- Direction -
In the listing below, how many lines contain the word "bodies"? Please respond with the number only.

- Data lines -
☆ ☆ ☆ ☆
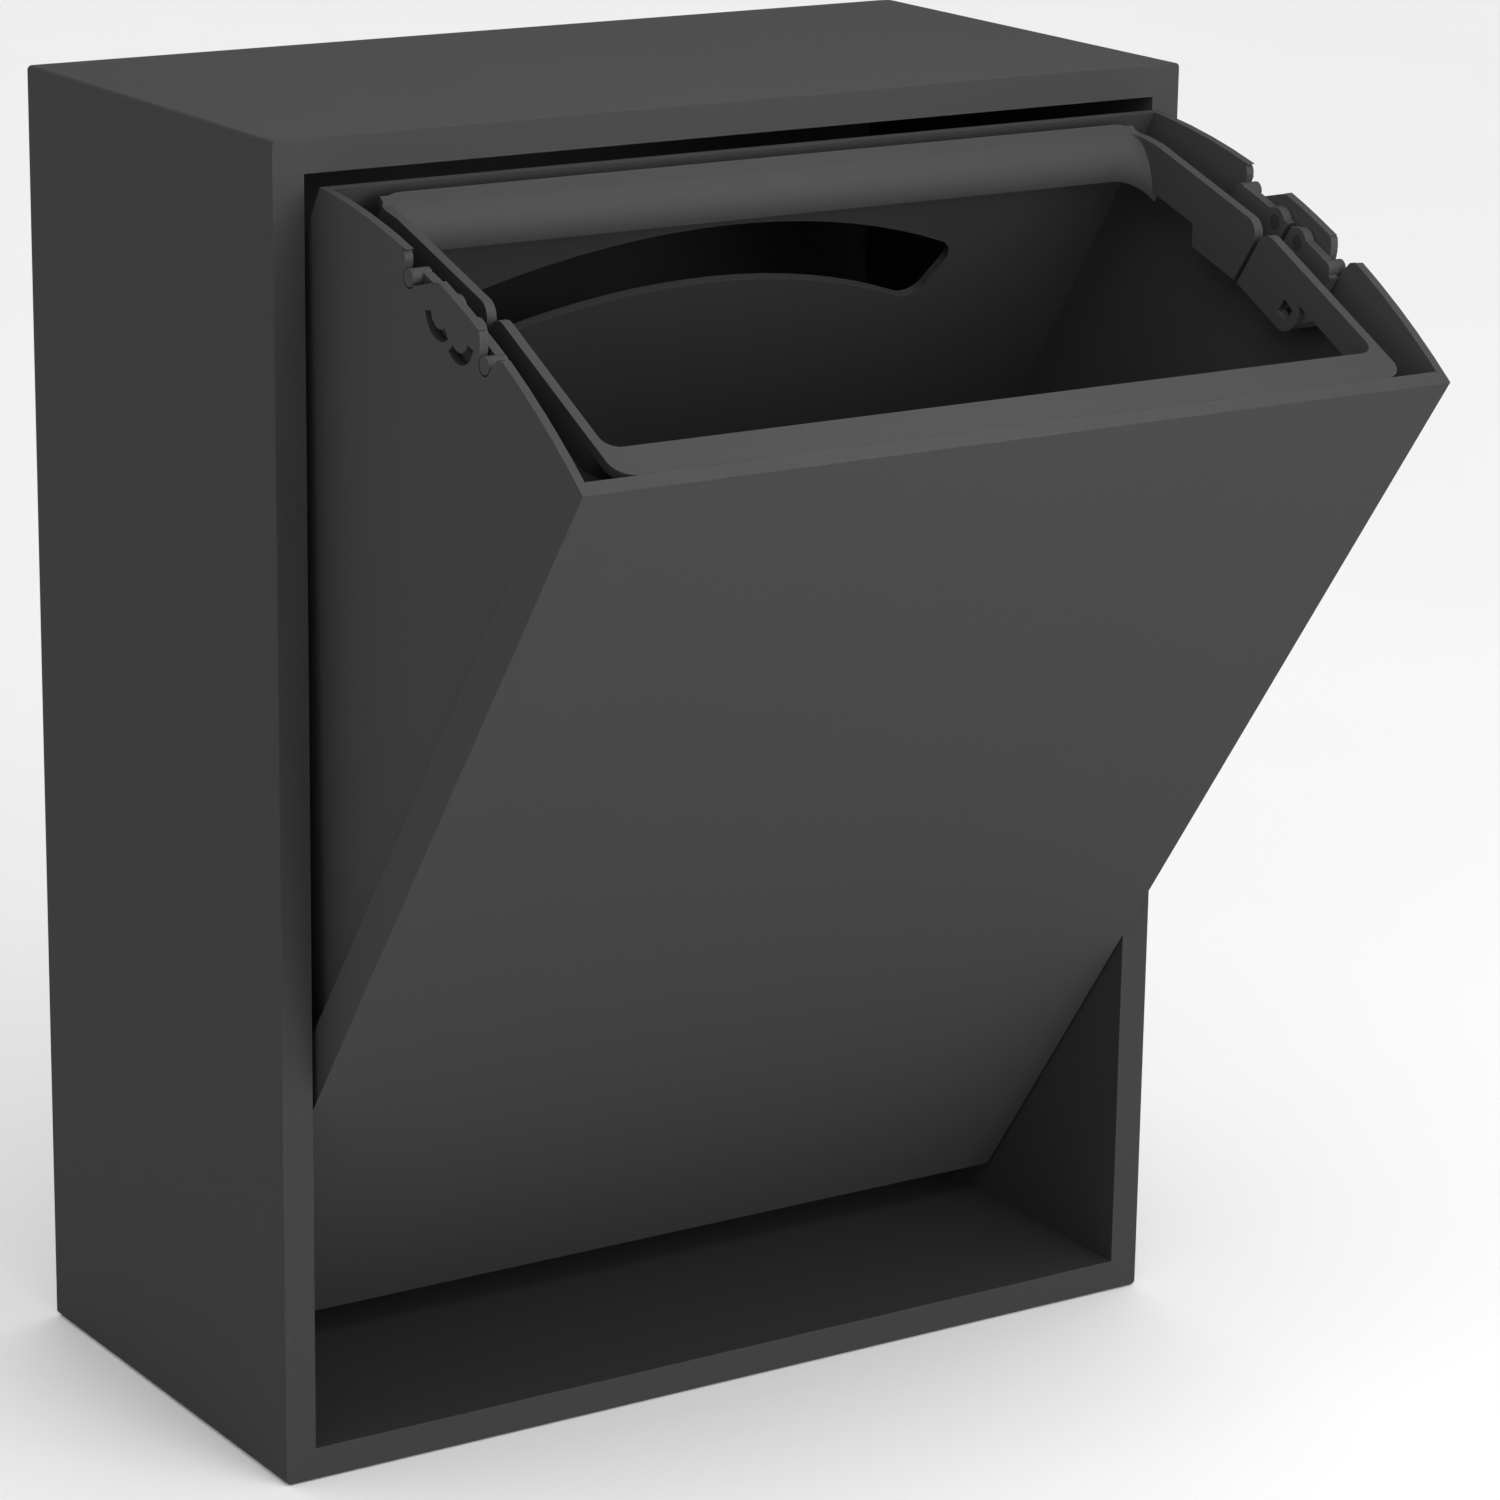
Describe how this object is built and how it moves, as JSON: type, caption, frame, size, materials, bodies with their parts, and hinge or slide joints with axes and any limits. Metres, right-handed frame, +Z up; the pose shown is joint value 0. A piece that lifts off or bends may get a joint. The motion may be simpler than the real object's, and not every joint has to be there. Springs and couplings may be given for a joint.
{
  "type": "wall-hung tilt-out waste bin",
  "caption": "Wall-hung box cabinet with an open front; its waste container tilts out on two side pins, and two half frames in the mouth lift to clamp a bag.",
  "frame": {"origin": "centre of the cabinet's footprint, on its base", "axes": "+Z up, +X to the right seen from the front, +Y back towards the wall"},
  "size_m": [0.32, 0.3106, 0.41],
  "materials": {
    "cabinet_plastic": "fine matt grain, charcoal",
    "container_plastic": "fine matt grain, charcoal",
    "frame_plastic": "satin, charcoal",
    "bush_plastic": "satin, near black",
    "rubber": "matt",
    "steel": "zinc plated"
  },
  "bodies": {
    "cabinet": {"cabinet_shell": "cabinet_plastic", "back_panel": "cabinet_plastic", "back_panel_screws": "steel", "left_pivot_bush": "bush_plastic", "right_pivot_bush": "bush_plastic", "left_stop_block": "cabinet_plastic", "right_stop_block": "cabinet_plastic", "stop_block_screws": "steel", "left_open_buffer": "rubber", "right_open_buffer": "rubber", "left_close_bumper": "rubber", "right_close_bumper": "rubber"},
    "bin": {"container": "container_plastic"},
    "left_pin": {"left_tilt_pin": "bush_plastic", "left_pin_ring": "rubber"},
    "right_pin": {"right_tilt_pin": "bush_plastic", "right_pin_ring": "rubber"},
    "front_frame": {"front_bag_frame": "frame_plastic", "front_left_hinge_pin": "bush_plastic", "front_right_hinge_pin": "bush_plastic"},
    "rear_frame": {"rear_bag_frame": "frame_plastic", "rear_left_hinge_pin": "bush_plastic", "rear_right_hinge_pin": "bush_plastic"}
  },
  "joints": [
    {"name": "bin_tilt", "type": "hinge", "parent": "cabinet", "child": "bin", "pos_m": [0, -0.06, 0.1284], "axis": [1, 0, 0], "range_deg": [-35, 0]},
    {"name": "front_frame_lift", "type": "hinge", "parent": "bin", "child": "front_frame", "pos_m": [0, -0.16485, 0.36845], "axis": [-1, 0, 0], "range_deg": [0, 80]},
    {"name": "rear_frame_lift", "type": "hinge", "parent": "bin", "child": "rear_frame", "pos_m": [0, -0.15389, 0.37302], "axis": [1, 0, 0], "range_deg": [0, 80]},
    {"name": "left_pin_pull", "type": "slide", "parent": "bin", "child": "left_pin", "axis": [1, 0, 0], "range_m": [0, 0.01]},
    {"name": "right_pin_pull", "type": "slide", "parent": "bin", "child": "right_pin", "axis": [-1, 0, 0], "range_m": [0, 0.01]}
  ]
}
☆ ☆ ☆ ☆
- Solution below -
2